### JOB
Reproduce exactly, and only, the lines running from the start of the entries below to the line containing "room_strength = 0.4".

### RECORDS FOR THIS EXERCISE

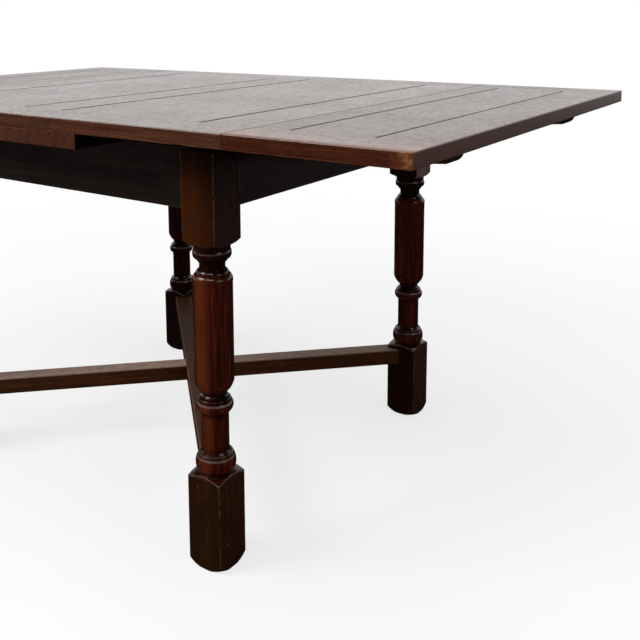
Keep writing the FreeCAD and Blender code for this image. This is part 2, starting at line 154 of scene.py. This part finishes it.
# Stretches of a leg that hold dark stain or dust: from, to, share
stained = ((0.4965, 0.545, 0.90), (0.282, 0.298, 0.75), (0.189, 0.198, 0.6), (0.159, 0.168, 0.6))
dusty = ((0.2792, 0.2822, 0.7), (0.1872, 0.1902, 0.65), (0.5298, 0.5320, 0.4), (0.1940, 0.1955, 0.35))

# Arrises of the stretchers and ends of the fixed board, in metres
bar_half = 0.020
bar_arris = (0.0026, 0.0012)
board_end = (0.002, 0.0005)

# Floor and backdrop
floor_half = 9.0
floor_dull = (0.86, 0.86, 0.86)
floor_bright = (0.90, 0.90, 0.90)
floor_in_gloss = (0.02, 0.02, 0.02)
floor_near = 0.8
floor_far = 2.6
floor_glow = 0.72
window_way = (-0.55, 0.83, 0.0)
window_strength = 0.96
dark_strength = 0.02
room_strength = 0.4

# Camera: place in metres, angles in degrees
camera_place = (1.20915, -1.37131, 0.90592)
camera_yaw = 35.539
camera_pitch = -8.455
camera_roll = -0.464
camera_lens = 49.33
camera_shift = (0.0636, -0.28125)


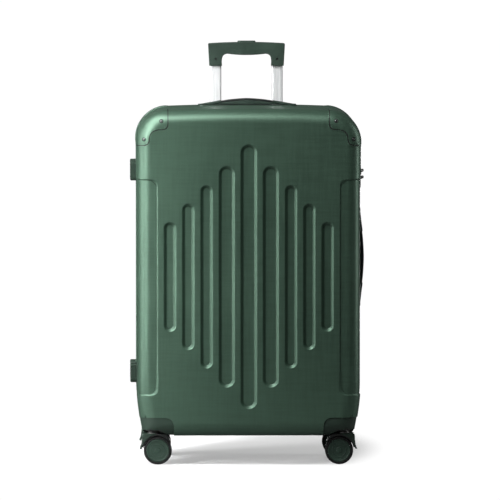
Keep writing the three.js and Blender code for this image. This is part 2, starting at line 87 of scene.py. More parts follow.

### EXERCISE SOLUTION
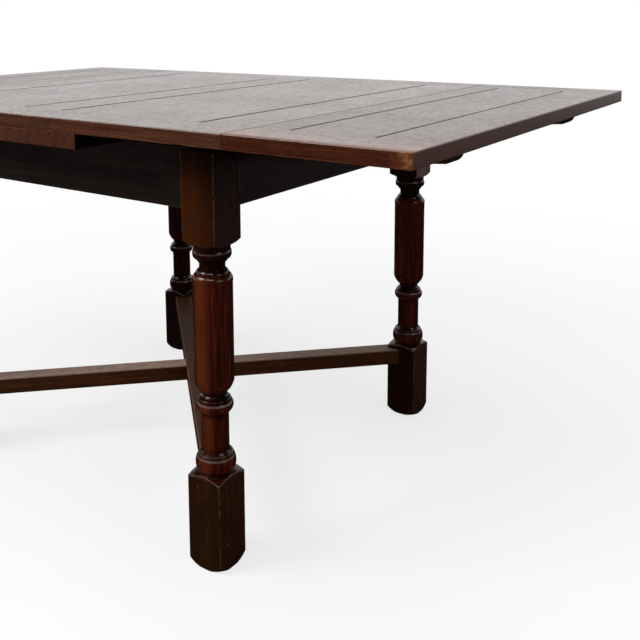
Keep writing the FreeCAD and Blender code for this image. This is part 2, starting at line 154 of scene.py. This part finishes it.
# Stretches of a leg that hold dark stain or dust: from, to, share
stained = ((0.4965, 0.545, 0.90), (0.282, 0.298, 0.75), (0.189, 0.198, 0.6), (0.159, 0.168, 0.6))
dusty = ((0.2792, 0.2822, 0.7), (0.1872, 0.1902, 0.65), (0.5298, 0.5320, 0.4), (0.1940, 0.1955, 0.35))

# Arrises of the stretchers and ends of the fixed board, in metres
bar_half = 0.020
bar_arris = (0.0026, 0.0012)
board_end = (0.002, 0.0005)

# Floor and backdrop
floor_half = 9.0
floor_dull = (0.86, 0.86, 0.86)
floor_bright = (0.90, 0.90, 0.90)
floor_in_gloss = (0.02, 0.02, 0.02)
floor_near = 0.8
floor_far = 2.6
floor_glow = 0.72
window_way = (-0.55, 0.83, 0.0)
window_strength = 0.96
dark_strength = 0.02
room_strength = 0.4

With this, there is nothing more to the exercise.